In the second part, filmed on 16mm, we suddenly feel like we are in the past, with a man dressed as an old-fashioned Catholic priest, a girl in a simple, long, blue dress, and a young man wearing corduroy trousers and suspenders. The text used – Miguel de Unamuno's San Manuel Bueno, Martyr – is delivered off-screen in Spanish, in three different voices: two young-sounding ones, and an older, professorial one. Filmed at a lake in Zamora in the north of Spain, these people walk through marshland, with deliberate, careful steps, while the text refers to the title figure, comparing him to water, and describes two villages: a submerged one and its reflection.
After a brief, disorientating, home video-like VHS segment, we are in the final section, shot on Hi8, which produces an image halfway between the shaky sharpness of VHS and low-resolution digital-video quality, not unlike the shimmery effect of heat on the asphalt.

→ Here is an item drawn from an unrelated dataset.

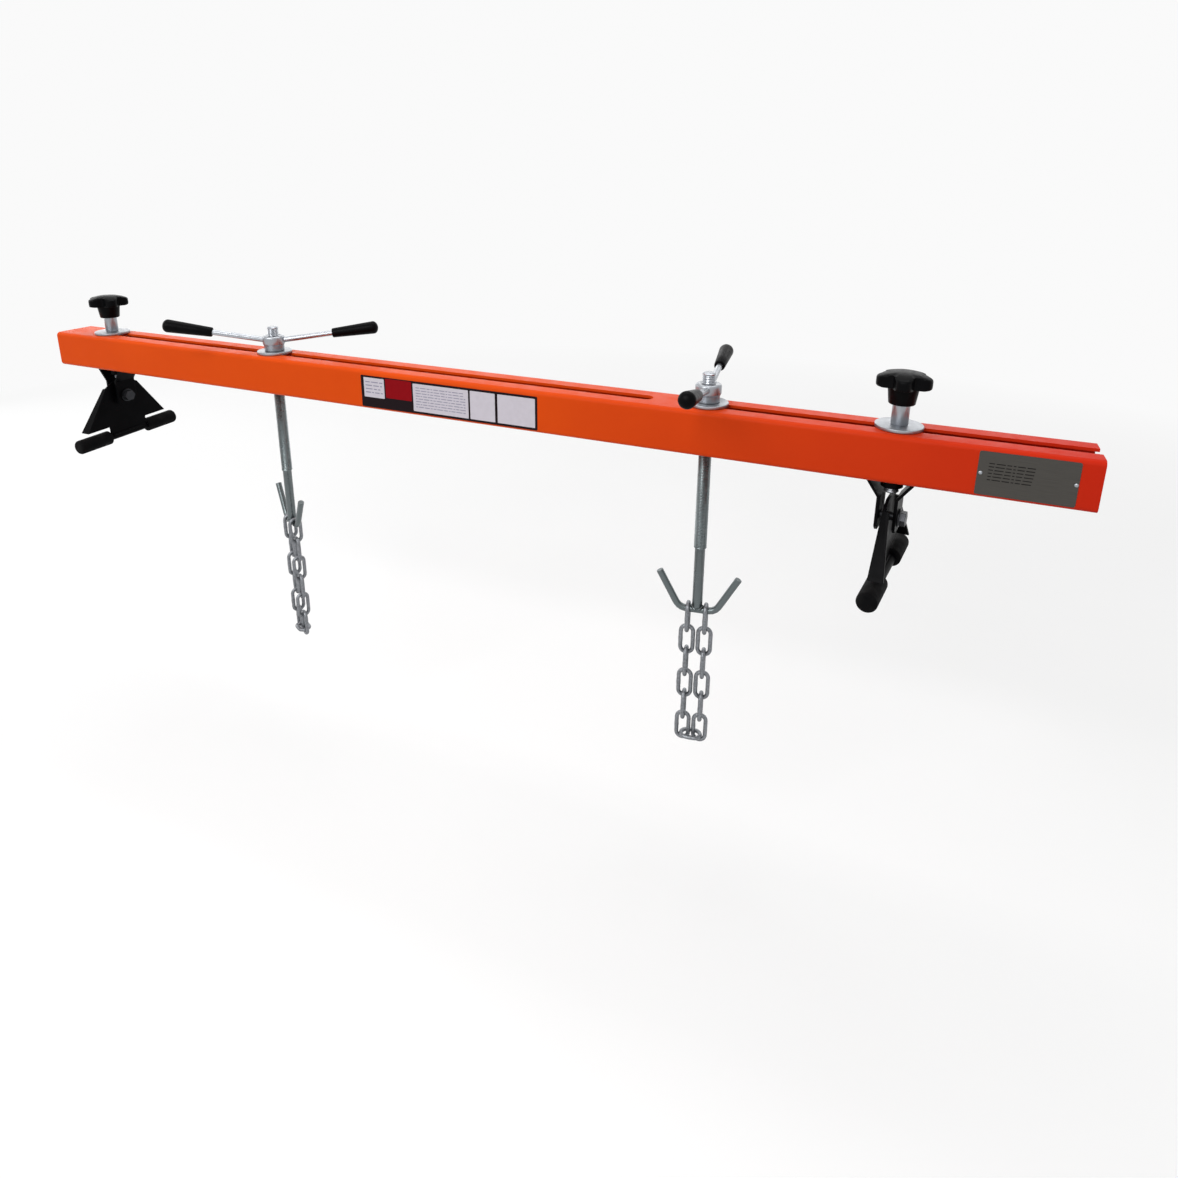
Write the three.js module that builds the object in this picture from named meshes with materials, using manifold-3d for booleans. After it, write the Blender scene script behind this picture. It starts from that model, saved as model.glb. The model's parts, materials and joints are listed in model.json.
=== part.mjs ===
// Engine support bar: a slotted steel beam that lies across an engine bay on two clamped feet
// and carries the engine on two screw-adjusted double hooks with chain loops.
//
// Lengths are in millimetres. X runs along the beam, Y away from the viewer, Z up.
// The origin is the middle of the beam's section at half its length.

import * as THREE from 'three';
import { mergeVertices } from 'three/addons/utils/BufferGeometryUtils.js';
import Module from 'manifold-3d';

// Clearances
const restGap = 0.3; // between a piece and the moving neighbour that it rests on
const threadGap = 0.3; // all round a rod in a threaded or plain bore
const sleeveGap = 0.1; // all round a rod in a pushed-on rubber or plastic part

// Beam
const beamLength = 1500;
const beamWidth = 66;
const beamHeight = 55;
const beamWall = 3.5;
const beamCornerRadius = 6;
const slotClearance = 1; // between the slot and the rods on each side
const leftSlotMargin = 55; // from the left end to the left slot
const landMargin = 423; // from the right end to the closed land between the slots
const landLength = 49;

// Places of the four carriages as the bar stands at rest: the supports are measured from
// the beam's ends, the lifts from the land between the slots
const leftSupportMargin = 90;
const rightSupportMargin = 191;
const leftLiftReach = 593;
const rightLiftReach = 19;

// Turned positions at rest, in degrees
const leftTiltDegrees = 1.7; // of the foot on its bolt
const rightTiltDegrees = 0;
const leftSwivelDegrees = 0; // of the bracket and its foot round the stud
const rightSwivelDegrees = -8.5;
const leftKnobDegrees = -24;
const rightKnobDegrees = -18;
const leftHandleDegrees = 33;
const rightHandleDegrees = 95.2;
const leftHookDegrees = -28;
const rightHookDegrees = 8;

// Star knob and clamp stud
const knobRadius = 30;
const knobRimHeight = 17;
const knobDome = 5;
const knobShoulderDrop = 1.25; // from the crown's top to its shoulder at half radius
const knobLobeDepth = 11;
const knobLobeCount = 5;
const lobeShare = 1.2; // exponent of the lobes' wave: below 1 the valleys grow wide, above 1 the lobes
const knobEdgeRound = 3;
const knobHubTopRadius = 16.5;
const knobHubBottomRadius = 14;
const knobHubHeight = 19;
const knobBoreDepth = 22;
const studRadius = 8;
const studShoulderRadius = 9.2;
const studShoulderHeight = 22.5;
const studTail = 7; // of the stud's thread below the bracket's boss
const clampWasherRadius = 27;
const clampWasherThickness = 3.8;
const washerEdge = 0.5;

// Clamp bracket under the beam: a folded saddle with two cheeks
const bracketTopHalfWidth = 25.5;
const bracketNeckHalfWidth = 11.5;
const bracketPlate = 3.5;
const bracketDepth = 34;
const bracketFlareHeight = 23;
const bracketHeight = 63;
const bracketCornerCut = 5;
const bracketCornerRise = 5;
const bossRadius = 12;
const bossHeight = 9;
const pivotMargin = 14.3; // from the bracket's lower edge up to the foot's pivot
const pivotRadius = 5;
const pivotEnd = 0.8; // of the bolt beyond the far cheek
const boltHeadHeight = 6.4;
const boltHeadRadius = 9;
const boltWasherRadius = 10.5;
const boltWasherThickness = 1.6;

// Foot: a tapered plate with folded slanting edges, welded to a cross bar with two rubber sleeves.
// The left foot's edges are folded away from the right foot's.
const leftFoldFacing = -1;
const rightFoldFacing = 1;
const footPlate = 3.5;
const footPivotGap = 0.5; // all round the bolt
const footTopRise = 25; // above the pivot
const footTopHalfWidth = 15;
const footShoulderRise = 16;
const footShoulderHalfWidth = 29.5;
const footCornerHalfWidth = 72.5;
const footCornerDrop = 48.5;
const foldShoulderWidth = 7;
const foldCornerWidth = 17;
const footTabHalfWidth = 33;
const barDrop = 66.5; // from the pivot down to the bar's axis
const barOffset = 3; // from the plate's middle towards the folds
const barRadius = 6;
const barHalfLength = 85;
const sleeveRadius = 11.5;
const sleeveStart = 35.5;
const sleeveEnd = 90;
const sleeveRound = 4.5;
const sleeveChamfer = 1.5;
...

Here, again, three people, dressed in matching outfits reminiscent of 1950s sci-fi film costumes, move even more slowly and deliberately, like in physical theatre. Now there is no spoken word at all, just subtitles set to the loud sound of breathing. This part was also filmed at Stechlinsee, but in this completely different context, the setting takes on a new dimension.
In a way, there is a storytelling structure to it all: we go from the present into the past, and then into the future. A viewer can instil their own meaning into such an open-plan picture, and the approach certainly inspires one to think. Regardless of the interpretation one reads into it, Komljen is returning to his trademark motifs – above all, the body: people swimming in the lake or just floating in it, two pairs of hands playing with a frog, micro-detail shots of torsos or limbs... Also, fluidity is one of his regular topics, and in combination with water, it finds a fresh form of expression, especially with regard to gender and age. The characters often wear each other’s clothes or make-up, under which they are still undeniably themselves, but this identity is far from solid.
Even though a 93-minute running time might be a stretch for such a film, especially since the last segment is the hardest to pin and there is no dialogue to cling to, the right way to approach Komljen's works is to let the experience take you on a trip.
Afterwater is a co-production between Germany's Flaneur Films, Spain's Andergraun Films, Serbia's Dart Film and Korea's Jeonju International Film Festival. Square Eyes is in charge of its international sales.